Multi-layer guided reinforcement learning task offloading based on Softmax policy in smart cities

Abstract

Edge computing is an effective measure for addressing the high demand for computing power on the end-side due to dense task distribution in the mobile Internet. In the case of limited device resources and computing power, how to optimize the task offloading decision has become an important issue for improving computing efficiency. We improve the heuristic algorithm by combining the characteristics of intensive tasks, and optimize the task offloading decision at a lower cost. To overcome the limitation of requiring a large amount of real-time information, we utilize the RL algorithm and design a new reward function to enable the agent to learn from its interactions with the environment.
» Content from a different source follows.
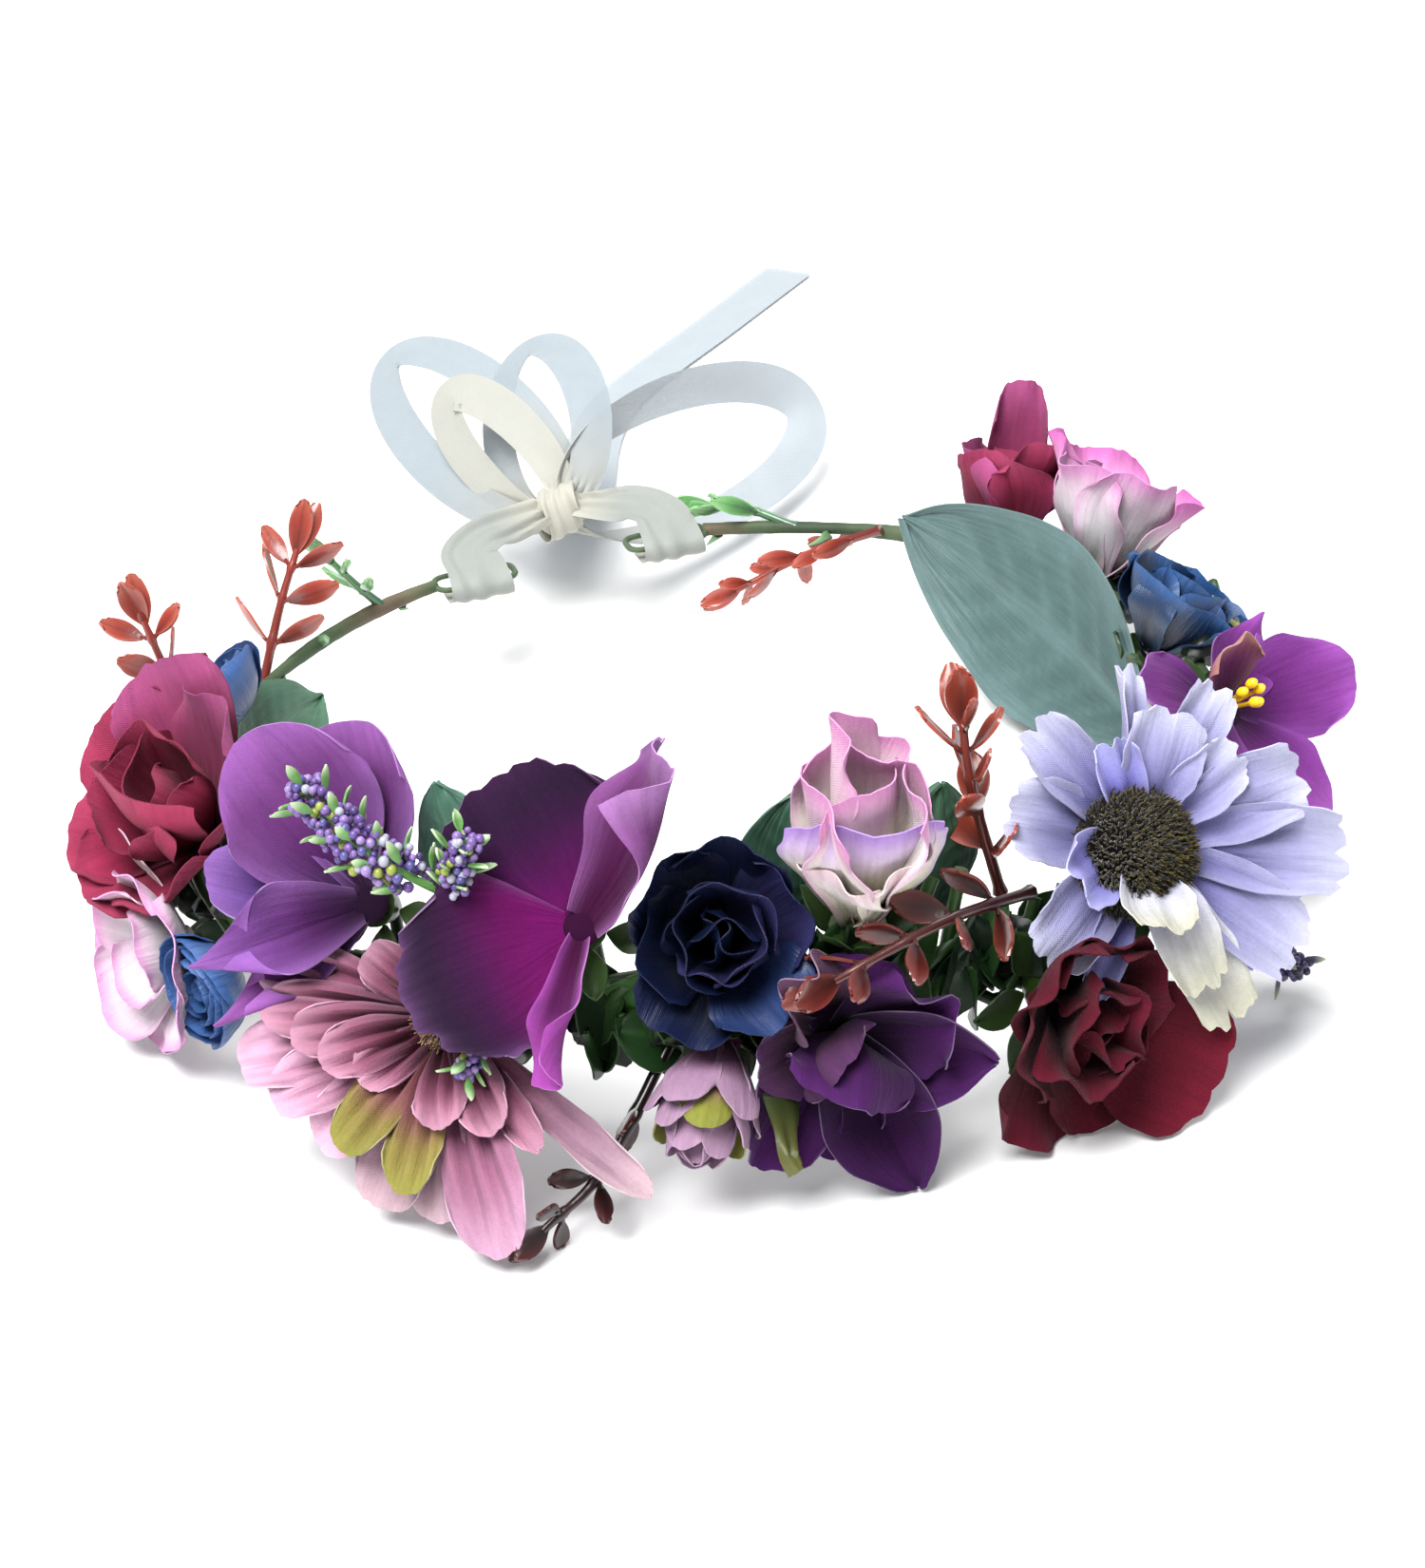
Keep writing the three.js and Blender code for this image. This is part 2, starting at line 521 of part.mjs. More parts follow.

Aiming at the poor performance of the system in the uncertain initial environment, we propose a Q-learning scheme based on the Softmax strategy for the multi-layer agent RL framework. The offloading process is optimized by coordinating agents with different views of the environment between each layer, while balancing the exploration and utilization relationship to improve the performance of the algorithm in a more complex dynamic environment. The experimental results show that in the mobile environment with high device density and diverse tasks, the proposed algorithm achieves significant improvements in key indicators such as task success rate, waiting time, and energy consumption. In particular, it exhibits excellent robustness and efficiency advantages in complex dynamic environments, far exceeding the current benchmark algorithm.